Sunday, January 22, 2012

A Dad's Nightmare over False Sex Abuse Charges

The following is a horrific story of what can happen when the parents of a child unable to communicate are charged with abuse. For parents of disabled children it's not that uncommon. I should know. I have a disabled child and it's happened to me three times.

The father, Julian Wendrow, was arrested and jailed for 80 days, 70 of which in solitary confinement. His wife was arrested, fitted with an electronic tracking device and placed on house arrest and, as a result, lost her job as a research attorney. Their disabled daughter was put in foster care and their autistic son was put in a group home.


All of this happened because of a false charge the father had raped his disabled daughter. Now, if you're like most people, you're skeptical of the charge really being false but, in this case, it was crystal clear. The rape charge came about after a school facilitator with only two hours training helped the non-verbal daughter to communicate by guiding her hands over a device like a Ouija board and came up with the message,"My dad gets me up, banges (sic) me and then we have breakfast. He puts his hands on my private parts." There were other messages about rape, living in a home full of weapons and pornography, and that this had been going on for years while the mother let it happen.


The daughter was subjected to a rape exam but no evidence was found and no weapons or pornography were found in the house. The daughter, although 14, has the cognitive level of a baby, doesn't know her own name, and doesn't have the ability to construct the statements attributed to her. A test by a judge confirmed this. With the facilitator out of the courtroom the judge asked the daughter the color of her sweater. The facilitator was brought back into the courtroom and, without knowing the question, asked to facilitate the girl's answer. The facilitator could only come up with,"JIBHJIH". Asked if she had a brother or sister, the response was,"3FE65".


Ultimately, the family won a $1.8 million judgement against the police department and lawsuits are pending against the prosecutors and school district.

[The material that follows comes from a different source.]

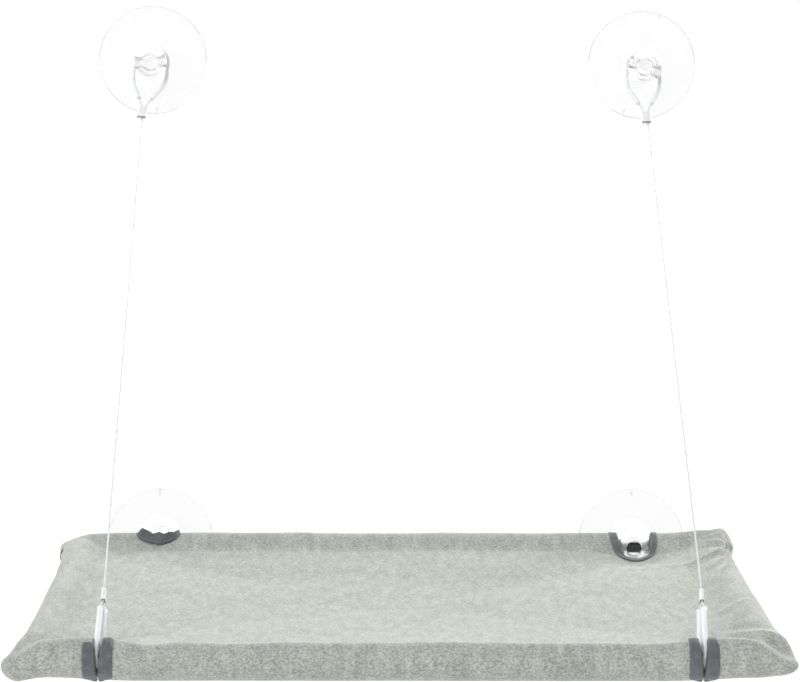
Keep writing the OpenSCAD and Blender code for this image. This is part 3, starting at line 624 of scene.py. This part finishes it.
def tape_material(name, length, dark="#3f4346", light="#696e71"):
    """Twill tape: ribs of 0.9 mm across it, a soft edge, and grey thread in stitches 2.6 mm long."""
    made, tree, shader = material(name)
    along = add(tree, "ShaderNodeSeparateXYZ", [("Vector", add(tree, "ShaderNodeUVMap").outputs[0])])
    place = add(tree, "ShaderNodeTexCoord").outputs["Object"]
    rib_turns = length / rib_pitch * 2 * math.pi
    across = add(tree, "ShaderNodeMath", [(0, along.outputs[1]), (1, rib_turns)], operation="MULTIPLY")
    ribs = add(tree, "ShaderNodeMath", [(0, across.outputs[0])], operation="SINE")
    mottle = add(tree, "ShaderNodeTexNoise", [("Vector", place), ("Scale", 1 / (5 * MM)), ("Detail", 3)])
    colour = add(tree, "ShaderNodeMix", [("Factor", mottle.outputs["Fac"]), (6, linear(dark)),
                                        (7, linear(light))], data_type="RGBA")
    row = add(tree, "ShaderNodeMath", [(0, along.outputs[0]), (1, stitch_in / tape_girth),
                                       (2, thread_share)], operation="COMPARE")
    stitch_turns = length / stitch_pitch * 2 * math.pi
    sewn = add(tree, "ShaderNodeMath", [(0, along.outputs[1]), (1, stitch_turns)], operation="MULTIPLY")
    beat = add(tree, "ShaderNodeMath", [(0, sewn.outputs[0])], operation="SINE")
    on = add(tree, "ShaderNodeMath", [(0, beat.outputs[0]), (1, -0.3)], operation="GREATER_THAN")
    thread = add(tree, "ShaderNodeMath", [(0, row.outputs[0]), (1, on.outputs[0])], operation="MULTIPLY")
    stitched = add(tree, "ShaderNodeMix", [("Factor", thread.outputs[0]), (6, colour.outputs[2]),
                                           (7, linear("#676c70"))], data_type="RGBA")
    relief = add(tree, "ShaderNodeMath", [(0, ribs.outputs[0]), (1, 0.35), (2, thread.outputs[0])],
                 operation="MULTIPLY_ADD")
    bump = add(tree, "ShaderNodeBump", [("Strength", 0.5), ("Distance", 0.18 * MM),
                                        ("Height", relief.outputs[0])])
    join(shader, [("Base Color", stitched.outputs[2]), ("Normal", bump.outputs["Normal"]),
                  ("Roughness", 0.6), ("Sheen Weight", 0.2)])
    return made


def thick(piece, amount):
    """Gives a tape its thickness, half to each side, and rounds it."""
    wall = piece.modifiers.new("thickness", "SOLIDIFY")
    wall.thickness, wall.offset = amount * MM, 0
    finer = piece.modifiers.new("softened", "SUBSURF")
    finer.levels = finer.render_levels = 1


# The tape ends just short of the back edge, and the cloth's height is read a little before it
tape_end, read_end = back_edge - 1.5, -16.0


def cutout_path(side, share):
    """A point of the cut-out's edge and its outward direction, from its left end to its right."""
    points = [(x, min(y, tape_end)) for x, y in cutout_outline(side)]
    if side < 0:
        points = points[::-1]
    spans = [math.dist(a, b) for a, b in zip(points, points[1:])]
    gone, goal = 0.0, share * sum(spans)
    for a, b, span in zip(points, points[1:], spans):
        if gone + span >= goal or b == points[-1]:
            t = (goal - gone) / span
            run = Vector((b[0] - a[0], b[1] - a[1])).normalized()
            return Vector(a).lerp(Vector(b), t), Vector((run.y, -run.x)) * side
        gone += span


# The crumpled crest of the left tape where it is pushed up by the cup's head: x and height
crumple = ([-197, -194, -190, -186, -181, -177, -173, -169, -166, -161.5, -159, -155],
           [9.5, 12.5, 17.5, 15.8, 13.0, 14.4, 12.9, 14.6, 14.4, 16.4, 15.0, 12.5])


# Where the upper side of a tape ends and the one below begins, as shares of the way across it
fold_from, fold_to, lip_fold = 0.4, 0.6, 0.7


def cutout_tape(side):
    """The tape of a rear cut-out. Across it: the sewn edge on top, the fold, and the edge below."""
    def place(row, column):
        spot, out = cutout_path(side, row)
        back = Vector((spot.x + out.x, min(spot.y + out.y, read_end)))
        base, low = top_at(*back), top_at(*back, lowest=True)
        rise = 0.1 + 0.8 * smooth((-spot.y - 22) / 14)
        crest, wide = base + rise, tape_w * (1 - 0.4 * max(0.0, out.x))
        flare = Vector((0, 0))
        if side < 0:
            pushed = smooth((-spot.y - 25) / 4)
            flare = out * pushed * (2.2 + 0.9 * noise.noise(Vector((spot.x / 3.1, column * 3, 4.4))))
            stood = np.interp(spot.x + flare.x, *crumple) - 0.22 * (spot.y + flare.y + 40)
            crest += pushed * (stood - crest) - 1.2 * (1 - pushed)
            wide *= 0.5 if out.x < 0 else 0.85
        if column < fold_from:
            share = 1 - column / fold_from
            p = spot + out * (share * wide - 0.3) + flare * (1 - share)
            z = top_at(p.x, min(p.y, read_end)) + 0.85 * rise
            z += (crest - base - 0.85 * rise) * (1 - share ** 1.6)
            z += 0.35 * noise.noise(Vector((p.x / 3.2, p.y / 3.2, 1.2))) * (1 - share)
        elif column < fold_to:
            share = (column - fold_from) / (fold_to - fold_from)
            p = spot - out * (0.9 * share + 0.3) + flare
            z = crest - 2.5 * share ** 2
        else:
            share = (column - fold_to) / (1 - fold_to)
            p = spot - out * 1.2 + flare * (1 - smooth(share * 2))
            z = crest - 2.5 + (low - crest + 2.0) * share
        return p.x, p.y, z
    return formed(96, 26, place)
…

What I find so disturbing about this incident is how so many people could charge blindly forward to destroy this family without examining if their only evidence, a highly controversial technique, was flawed. It's also disturbing to me because it's personal. I've had three similar incidents in which I could have ended up in the same situation.


I also have a severely disabled daughter who is unable to communicate as well as two other special needs daughters. On one such incident approximately a dozen armed police officers and agents from Child Protective Services showed up at my home. Their intention was clear. They were there to take the girls under suspicion I was abusing and molesting them. The police immediately removed my teenage daughter from the house and began going door to door questioning my neighbors about me. They interrogated my teenage daughter and her mother in the street trying to get them to make incriminating statements against me.

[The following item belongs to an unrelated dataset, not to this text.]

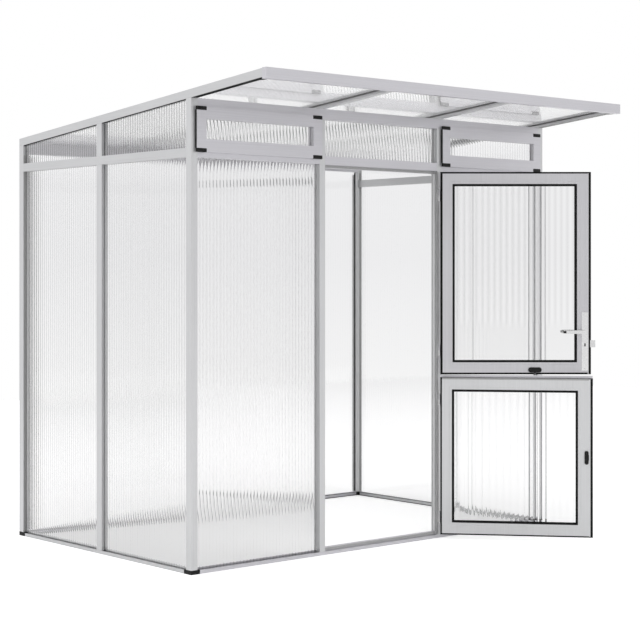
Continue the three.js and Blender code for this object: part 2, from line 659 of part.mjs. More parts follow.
// Wall panels
const panelBottom = RAIL_GROOVE_BOTTOM + FIT_GAP;
const lowerFrontZ = [panelBottom, transomBottom + grooveReach];
const upperFrontZ = [transomTop - grooveReach, headerBottom + grooveReach];
addPiece("front_panel_left", box(panelLeftX, frontPanelY, lowerFrontZ), SHEET);
addPiece("front_panel_right", box(panelRightX, frontPanelY, lowerFrontZ), SHEET);
addPiece("front_panel_upper_middle", box(panelMiddleX, frontPanelY, upperFrontZ), SHEET);

const backPanelZ = [panelBottom, eaveBottom + grooveReach];
addPiece("back_panel_left", box(panelLeftX, backPanelY, backPanelZ), SHEET);
addPiece("back_panel_middle", box(panelMiddleX, backPanelY, backPanelZ), SHEET);
addPiece("back_panel_right", box(panelRightX, backPanelY, backPanelZ), SHEET);

const lowerGableZ = [panelBottom, gableRailBottom + grooveReach];
const upperGableBottom = gableRailTop - grooveReach;
const gablePanelLower = (spanY) => box(leftPanelX, spanY, lowerGableZ);
const gablePanelUpper = (spanY) =>
  slopingPrism(() => upperGableBottom, (y) => rafterUnder(y) + grooveReach, spanY, leftPanelX);
for (const [place, spanY] of [["front", panelGableFrontY], ["back", panelGableBackY]]) {
  addPiece("gable_left_panel_lower_" + place, gablePanelLower(spanY), SHEET);
  addPiece("gable_left_panel_upper_" + place, gablePanelUpper(spanY), SHEET);
  addPiece("gable_right_panel_lower_" + place, mirrored(gablePanelLower(spanY)), SHEET);
  addPiece("gable_right_panel_upper_" + place, mirrored(gablePanelUpper(spanY)), SHEET);
}

// Vent sashes: a proud flange over the frame, a body inside the opening and a pane in its groove
const sashFlangeY = [-SASH_PROUD, -SASH_FACE_GAP];
const sashPaneY = [SASH_PANE_SETBACK, SASH_PANE_SETBACK + PANEL_THICK];
const sashOpeningZ = [sashBottom + SASH_BOTTOM_RAIL, sashTop - SASH_TOP_RAIL];
const sashBodyZ = [transomTop + SASH_BODY_FOOT_GAP, headerBottom - SASH_BODY_GAP];
const sashPaneReach = SASH_PANE_GROOVE - FIT_GAP;

function ventPocket(centreX) {
  const low = ventAxisZ - VENT_LUG_RADIUS - VENT_POCKET_CLEARANCE;
  const pocketY = [-SASH_PROUD + VENT_POCKET_WALL, CUT_OVERRUN];
  return box(around(centreX, VENT_POCKET_WIDE), pocketY, [low, sashTop + CUT_OVERRUN]);
}

function ventPin(centreX) {
  return cylinder(VENT_PIN_RADIUS, "x", around(centreX, VENT_POCKET_WIDE + SASH_PROUD), ventAxis);
}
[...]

In the end, my ordeal ended when the worst the police could come up with was a statement from my teenage stepdaughter, "He's the perfect dad." But what if she was mad at me, as teenagers frequently are towards their parents, or what if someone thought they saw or heard something?


In fact, in another incident someone did say they saw something. An employee at a fast food restaurant called 911 and said she had witnessed me slamming my 3-year-old daughter's face forcefully into a table top. You can imagine how police responded to that. Of course, it never happened. What the employee "witnessed" was hearing the blood curdling screams of a special needs child in a full blown meltdown and assumed the rest. Fortunately, the restaurant had video surveillance.


It's tough being the parent of a severely disabled child but to be constantly scrutinized by people who assume every disabled child is being abused only adds to the difficulty. In my case, as a male primary caregiver for female special needs children, I face even more suspicion and the more these incidents happen to me the more some assume he just hasn't been caught yet. Even so, I wouldn't change it. As uncomfortable as it is to be constantly in suspicion, the safety of my daughters is paramount and there are those among us who target children who have difficulty reporting their crimes. Many more are opportunistic and disabled children are an easy temptation. Mothers starve their disabled children to death while social workers look the other way. Please, check out the evidence on my web site, http://www.fatherof11.com/abuse.html


In the end, I'm deeply saddened by the ordeal of the Wendrow family but I'm grateful for a system that, for the most part, is doing what it can to protect our most vulnerable citizens, severely disabled children. After all, it's the system I have to rely on to keep my disabled child safe when I'm no longer around to care for her. What needs to be changed is not the tenacity of authorities who seek to protect our children but the tendency to put blinders on once they're on the scent.